I just want to say...take a look at my leg muscles!
I have trouble understanding how my legs are that ripped after all my time off...
Last year, I remember powering up Mill Mountain like it was nothing more than a bump in the road. This year, it wasn't super difficult, but it definitely required more effort than I remember. I'm sure that had something to do with the fact that I hadn't done any hill training in weeks...or months... About half way up the hill, last year's half marathon winner passed me. She didn't pass me until the last 2 miles last year, so I wondered if I was going that much slower, or if she was starting out faster. Then, we reached the place where the half and full marathons split, and she took the marathon split. Before I got tendonitis in my foot, my goal was to beat her this year. Turns out that wouldn't have been an option! (And since the course changed this year, I couldn't have beat her course record either.)
At the top of Mill Mountain, I was in 2nd place, although I had absolutely no idea what place I was in, as there was no sight of any women ahead of me. The backside of Mill Mountain, going back down, is extremely steep. I knew if I flew down the hill like I did last year, I would destroy my foot. So I ran more conservatively than I normally would. I got passed by a woman or two, and lots of guys, but I didn't let it get to me. I knew taking it easy on my foot with more than half the race left was more important than keeping up with the competition. There was one woman who had almost caught me by the bottom of the hill, but I sped up once I reached the bottom, and didn't see her again for a long time. After some time on the mostly flat greenway, the course eventually picked up its new course, sending us into a very steep neighborhood, called "Peakwood." Peakwood has always been a part of the marathon course, but it has never been part of the half marathon before. Peakwood was every bit as challenging as it was advertised. It is one of the steepest hills I have ever run, and much steeper than the ones I run on a normal basis. Many people alternated walking and running on this hill. I maintained at least a jog, but I certainly wasn't going very fast on some of the steepest parts! I passed a woman on this hill who I never saw again, but I got passed by someone else at some point, who went on to win 2nd place. The downhill off of Peakwood was not as steep as Mill Mountain's downhill, but it was steep enough to strain my foot. However, there were only 2 miles left in the race at that point, so I pushed a little bit harder than earlier, knowing that the race was almost over anyway. In the last mile, I knew that I was in 3rd place, but I had absolutely no idea how much of a lead I had on 4th place. I picked up the pace as much as I could, and when I passed the 13th mile marker, I sped up to a sprint to the finish, hoping no one was going to pass me on the line. A guy caught up to me, but that was it.

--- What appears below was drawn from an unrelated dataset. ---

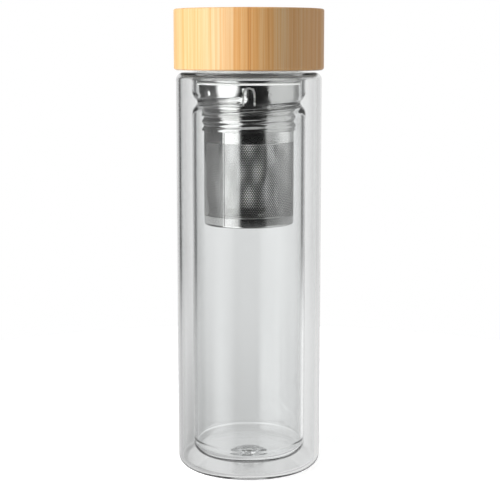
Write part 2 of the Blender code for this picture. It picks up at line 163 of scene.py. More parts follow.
def holdFlats(points, loop):
    # a ring close to where a long flat meets a fine curve keeps the flat's shading straight
    count = len(points)
    held = []
    for i, here in enumerate(points):
        held.append(here)
        if i == count - 1 and not loop:
            break
        after = points[(i + 1) % count]
        length = math.dist(here, after)
        before = math.dist(points[i - 1], here) if loop or i > 0 else length
        beyond = math.dist(after, points[(i + 2) % count]) if loop or i + 2 < count else length
        for gap, share in ((before, before / max(length, tiny)), (beyond, 1.0 - beyond / max(length, tiny))):
            if tiny < gap < length / 4:
                held.append((here[0] + (after[0] - here[0]) * share, here[1] + (after[1] - here[1]) * share))
    return held


def turnPiece(name, points, material, segments=192, loop=False, shift=None):
    # points are (radius, height) and run down the outer side; a loop closes on itself
    points = holdFlats(points, loop)
    verts = []
    rows = []
    for radius, z in points:
        if radius < tiny:
            rows.append([len(verts)] * segments)
            verts.append((0.0, 0.0, z))
            continue
        rows.append(list(range(len(verts), len(verts) + segments)))
        for j in range(segments):
            angle = math.tau * j / segments
            r = radius + (shift(radius, angle, z) if shift else 0.0)
            verts.append((r * math.cos(angle), r * math.sin(angle), z))
    pairs = list(zip(rows[:-1], rows[1:]))
    if loop:
        pairs.append((rows[-1], rows[0]))
    faces = []
    for upper, lower in pairs:
        for j in range(segments):
            k = (j + 1) % segments
            corners = [upper[j], lower[j], lower[k], upper[k]]
            faces.append([c for i, c in enumerate(corners) if c not in corners[:i]])
    mesh = bpy.data.meshes.new(name)
    mesh.from_pydata(verts, [], faces)
    mesh.validate()
    return addPiece(name, mesh, material)


def applyModifiers(piece, sharpAngle=sharpDegrees):
    graph = bpy.context.evaluated_depsgraph_get()
    mesh = bpy.data.meshes.new_from_object(piece.evaluated_get(graph))
    piece.modifiers.clear()
    old = piece.data
    piece.data = mesh
    bpy.data.meshes.remove(old)
    shadeMesh(mesh, sharpAngle)


# Thread formulas, the same as the solids follow

def threadDip(angle, z):
    turns = threadSizes["starts"] * (math.tau * (z - threadSizes["middle"]) / threadSizes["lead"] - angle)
    return 0.5 + 0.5 * math.cos(turns)


def grooveReach(angle, z):
    # angle along its own helix of the nearest groove, from the middle of a lug at rest
    rise = (z - threadSizes["middle"]) / threadSizes["lead"]
    turns = threadSizes["starts"] * (rise - angle / math.tau)
    return math.tau * (rise - (turns - round(turns)) / threadSizes["starts"])


def skirtDip(angle, z):
    return 0.5 + 0.5 * math.cos(math.tau * (z - skirtBase) / collarSizes["skirtPitch"] - angle)


# Shader helpers

def newMaterial(name):
    material = bpy.data.materials.new(name)
    material.use_nodes = True
    tree = material.node_tree
    return material, tree.nodes, tree.links, tree.nodes["Principled BSDF"]


def mathNode(nodes, links, operation, first, second=None, third=None):
    node = nodes.new("ShaderNodeMath")
    node.operation = operation
    for socket, value in zip(node.inputs, (first, second, third)):
        if value is None:
            continue
        if isinstance(value, (int, float)):
            socket.default_value = value
        else:
            links.new(value, socket)
    return node.outputs[0]


def rampNode(nodes, links, factor, stops):
    node = nodes.new("ShaderNodeValToRGB")
    ramp = node.color_ramp
    while len(ramp.elements) < len(stops):
        ramp.elements.new(0.5)
    for element, (place, colour) in zip(ramp.elements, stops):
        element.position = place
        element.color = (*colour, 1.0)
    links.new(factor, node.inputs["Fac"])
    return node.outputs["Color"]


def groupTree(name, inputs, outputs):
    tree = bpy.data.node_groups.new(name, "ShaderNodeTree")
    for label, kind, value in inputs:
        socket = tree.interface.new_socket(name=label, in_out="INPUT", socket_type=kind)
        socket.default_value = value
    for label, kind in outputs:
        tree.interface.new_socket(name=label, in_out="OUTPUT", socket_type=kind)
    start = tree.nodes.new("NodeGroupInput")
    end = tree.nodes.new("NodeGroupOutput")
    return tree, tree.nodes, tree.links, start, end


def makeTurnedGrainGroup():
    # fine rings left by turning or rolling, in object coordinates
    tree, nodes, links, start, end = groupTree(
        "turnedGrain",
        [
            ("Along", "NodeSocketFloat", 3000.0),
            ("Around", "NodeSocketFloat", 4.0),
            ("Detail", "NodeSocketFloat", 3.0),
        ],
        [("Mask", "NodeSocketFloat")],
    )
    calc = partial(mathNode, nodes, links)
    place = nodes.new("ShaderNodeTexCoord")
    split = nodes.new("ShaderNodeSeparateXYZ")
    links.new(place.outputs["Object"], split.inputs[0])
    x, y, z = split.outputs
    angle = calc("ARCTAN2", y, x)
    radius = calc("SQRT", calc("ADD", calc("MULTIPLY", x, x), calc("MULTIPLY", y, y)))
    join = nodes.new("ShaderNodeCombineXYZ")
    links.new(calc("MULTIPLY", calc("SINE", angle), start.outputs["Around"]), join.inputs[0])
    links.new(calc("MULTIPLY", calc("ADD", radius, z), start.outputs["Along"]), join.inputs[1])
    links.new(calc("MULTIPLY", calc("COSINE", angle), start.outputs["Around"]), join.inputs[2])
    noise = nodes.new("ShaderNodeTexNoise")
    noise.inputs["Scale"].default_value = 1.0
    links.new(join.outputs[0], noise.inputs["Vector"])
    links.new(start.outputs["Detail"], noise.inputs["Detail"])
    links.new(noise.outputs["Fac"], end.inputs["Mask"])
    return tree


def makeSmudgeGroup():
    # soft uneven patches, such as handling leaves on steel, glass and silicone
    tree, nodes, links, start, end = groupTree(
        "smudges",
        [
            ("Scale", "NodeSocketFloat", 60.0),
            ("Low", "NodeSocketFloat", 0.4),
            ("High", "NodeSocketFloat", 0.7),
        ],
        [("Mask", "NodeSocketFloat")],
    )
    place = nodes.new("ShaderNodeTexCoord")
    noise = nodes.new("ShaderNodeTexNoise")
    noise.inputs["Detail"].default_value = 5.0
    noise.inputs["Roughness"].default_value = 0.6
    links.new(place.outputs["Object"], noise.inputs["Vector"])
    links.new(start.outputs["Scale"], noise.inputs["Scale"])
    span = nodes.new("ShaderNodeMapRange")
    links.new(noise.outputs["Fac"], span.inputs["Value"])
    links.new(start.outputs["Low"], span.inputs["From Min"])
    links.new(start.outputs["High"], span.inputs["From Max"])
    links.new(span.outputs["Result"], end.inputs["Mask"])
    return tree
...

While I would have loved to have defended my 2nd place title for the 3rd year, I am completely satisfied with 3rd place. I know that I lost 2nd on the downhills, but it wasn't worth the strain that I would have put on my foot. I'm so glad I was able to run this race and finish strong. And even better, it didn't seem to make my foot any worse. I went back to PT this morning, and was instructed not to run again for at least a week. And after that, who knows. I was also told that I shouldn't plan on running a 5k on the 17th. I am putting my race schedule on hold for the time being. I really didn't want to give up the Blue Ridge, but I will give up my upcoming races in order to get rid of the tendonitis.

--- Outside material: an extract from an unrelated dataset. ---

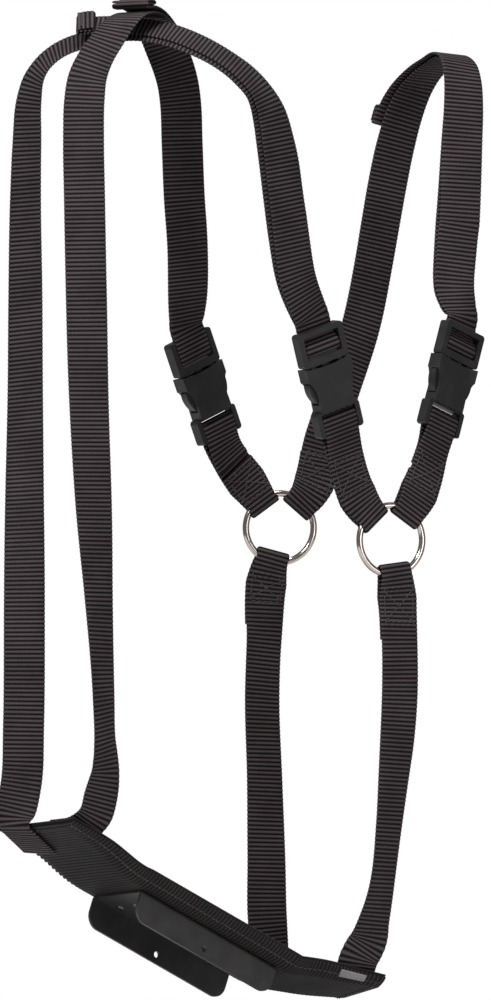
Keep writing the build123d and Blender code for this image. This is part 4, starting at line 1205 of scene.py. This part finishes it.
VIEW_CENTRE = Vector((0.0688, 0.04, -0.2909))
VIEW_HEIGHT = 1000 / 1.65 * MM
CAMERA_DISTANCE = 13.0
FLOOR_LEVEL = -0.625
FLOOR_RADIUS = 1.2
SKY_LIGHT = 0.17             # the camera sees a white sky, which lights the harness only this much

soft_light("key", (-0.9, -1.3, 0.9), VIEW_CENTRE, 0.5, 27)
soft_light("fill", (1.4, -1.4, -0.1), VIEW_CENTRE, 0.9, 8)
soft_light("top", (0.1, -0.2, 1.3), VIEW_CENTRE, 0.5, 14)
soft_light("low", (0.1, -1.3, -1.0), VIEW_CENTRE, 0.6, 3)

bpy.ops.mesh.primitive_circle_add(vertices=96, radius=FLOOR_RADIUS, fill_type="NGON")
floor = bpy.context.object
floor.name = "floor"
floor.location = (VIEW_CENTRE.x, VIEW_CENTRE.y, FLOOR_LEVEL)
floor_material, floor_tree, floor_shader = surface("floor_paper", Roughness=0.9)
floor_shade = mix_colour(floor_tree, noise(floor_tree, 3.0), (0.86, 0.86, 0.86), (0.90, 0.90, 0.90))
floor_tree.links.new(floor_shade, floor_shader.inputs["Base Color"])
floor.data.materials.append(floor_material)

world = bpy.data.worlds.new("studio")
world.use_nodes = True
bpy.context.scene.world = world
sky = world.node_tree.nodes["Background"]
sky.inputs["Color"].default_value = (1, 1, 1, 1)
bright = add_node(world.node_tree, "ShaderNodeLightPath").outputs["Is Camera Ray"]
extra = calc(world.node_tree, "MULTIPLY", bright, 1 - SKY_LIGHT)
strength = calc(world.node_tree, "ADD", extra, SKY_LIGHT)
world.node_tree.links.new(strength, sky.inputs["Strength"])

camera = bpy.data.objects.new("camera", bpy.data.cameras.new("camera"))
camera.data.lens = camera.data.sensor_width / 2 / (VIEW_HEIGHT / 2 / (CAMERA_DISTANCE + VIEW_CENTRE.y))
camera.data.clip_end = 40.0
camera.location = (VIEW_CENTRE.x, -CAMERA_DISTANCE, VIEW_CENTRE.z)
camera.rotation_euler = (pi / 2, 0, 0)
bpy.context.collection.objects.link(camera)
bpy.context.scene.camera = camera
bpy.context.scene.view_settings.view_transform = "Standard"

bpy.context.view_layer.update()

With elevation profile of the mountains I ran.
1:43:32, 3rd female, 21st overall
My family of Blue Ridge trophies.
2011 : 2nd in age group 20-24
2012 : 2nd female
2013 : 2nd female
2014 : 3rd female
This year's addition to the family.
I'd also like to mention how grateful I am to the wonderful people at the Hyatt Place in Roanoke, who let me stay 2 whole hours past check-out, for free, (even though they were booked solid), so that I could get a nap before my drive home. Life-saving.